Taser maker tumbles on news of SEC probe

A year after Michael Brown, the body cam business is booming
A year after Michael Brown, the body cam business is booming

Axon Enterprise, the company that makes body cameras for police officers and the Taser line of stun guns, is having its financials looked at by the Securities and Exchange Commission. The stock fell 6% Friday on the news.

Axon disclosed in an SEC filing late Thursday that regulators were reviewing the company's 10-K annual report from 2016 and its 10-Q filing for the first quarter of 2017.

Axon used to be known as Taser. The company changed its name to Axon -- and ticker symbol from TASR to AAXN -- in April.

At the time, the company said it was also offering its Axon hardware, software and data storage services to all police departments in the U.S. free for one year.

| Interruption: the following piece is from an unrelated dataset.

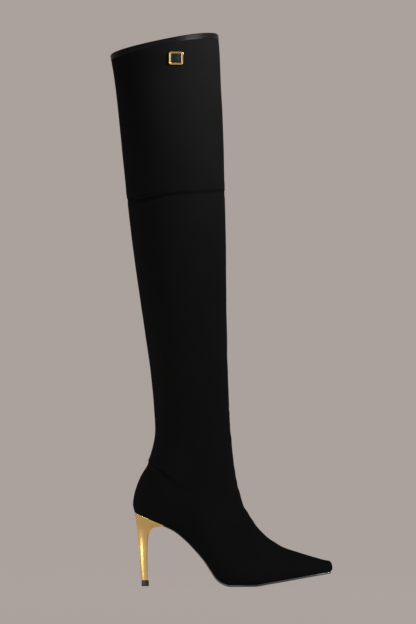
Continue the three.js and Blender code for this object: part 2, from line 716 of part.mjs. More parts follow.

Curiously, Axon indicated Thursday that it only just became aware of the SEC's request -- even though there were three letters from the SEC about the inquiry. One was dated on August 10 and the other two were from September.

Axon said the lapse in responding to the SEC's requests for more information was "due to miscommunication issues" and added that it now intends to respond to the SEC's queries within the next seven days.

"The Company is actively working with the SEC to resolve these matters as expeditiously as possible," Axon said in its SEC filing Thursday.

All three letters are now available on the SEC's web site.

In the first letter, SEC Accounting Branch Chief John Cash asked Axon CFO Jawad Ahsan about how the company accounts for its order backlog, which the SEC noted "increased substantially" in 2016.

Cash also had questions about revenue recognition for the company's new Taser 60 program that allowed customers to pay for the weapons in monthly installments.

Related: Axon offers to equip every cop in the U.S. with a body camera

There was also a request for Axon to disclose more information about how much the free trial program for its body cameras could impact profit margins.

The two letters from the SEC in September were admonishments from Cash to Ahsan about the company's failure to respond to his questions.

In the last one, dated September 20, Cash wrote that it was "terminating" its review and said it planned to make all of its correspondence to Axon available to the public -- which it has now done.

The SEC's questions are important since the stock has been a top market performer during the past few years -- despite hundreds of wrongful death lawsuits related to police officers' use of the Taser stun guns.

Axon's stock is up 275% in the past five years as more police departments have put in orders for body cameras in the wake of disputed shootings, most notably the death of Michael Brown, an unarmed black teenager, in Ferguson, Missouri, in August 2014.